Short exercise:
Gather, from the listing beneath this task, every line holding the string "joints".

Material provided:
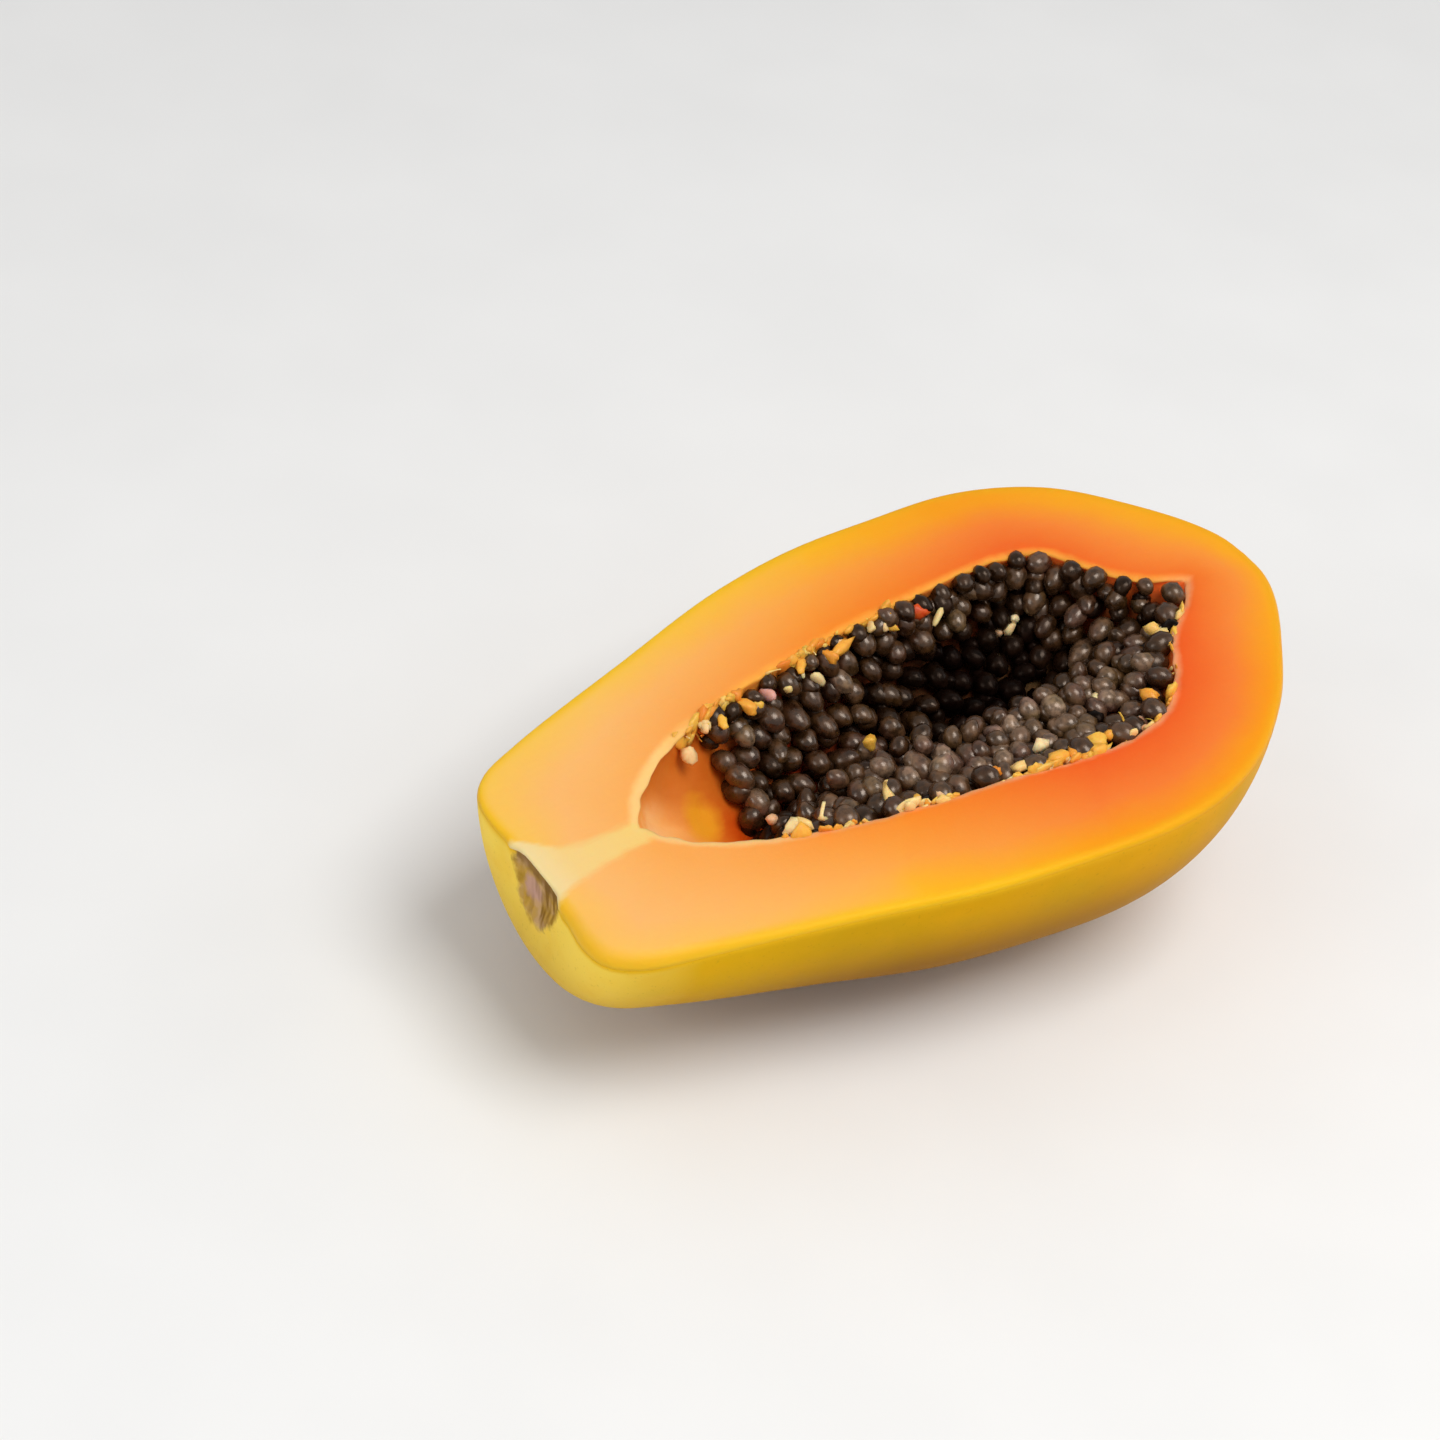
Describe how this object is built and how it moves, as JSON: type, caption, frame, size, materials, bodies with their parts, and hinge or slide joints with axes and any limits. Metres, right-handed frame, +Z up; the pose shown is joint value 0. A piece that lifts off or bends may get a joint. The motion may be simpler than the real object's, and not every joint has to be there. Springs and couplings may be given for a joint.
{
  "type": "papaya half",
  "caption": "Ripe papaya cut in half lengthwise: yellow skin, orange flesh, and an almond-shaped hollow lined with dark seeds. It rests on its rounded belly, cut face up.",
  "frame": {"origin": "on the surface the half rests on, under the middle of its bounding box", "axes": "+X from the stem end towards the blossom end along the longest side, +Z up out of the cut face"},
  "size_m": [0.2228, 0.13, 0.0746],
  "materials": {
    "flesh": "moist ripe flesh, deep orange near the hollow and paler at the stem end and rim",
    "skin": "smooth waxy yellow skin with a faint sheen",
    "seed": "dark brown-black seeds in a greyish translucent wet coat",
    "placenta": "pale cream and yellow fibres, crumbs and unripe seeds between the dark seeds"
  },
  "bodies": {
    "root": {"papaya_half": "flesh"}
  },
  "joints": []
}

Problem solution:
Describe how this object is built and how it moves, as JSON: type, caption, frame, size, materials, bodies with their parts, and hinge or slide joints with axes and any limits. Metres, right-handed frame, +Z up; the pose shown is joint value 0. A piece that lifts off or bends may get a joint. The motion may be simpler than the real object's, and not every joint has to be there. Springs and couplings may be given for a joint.
  "joints": []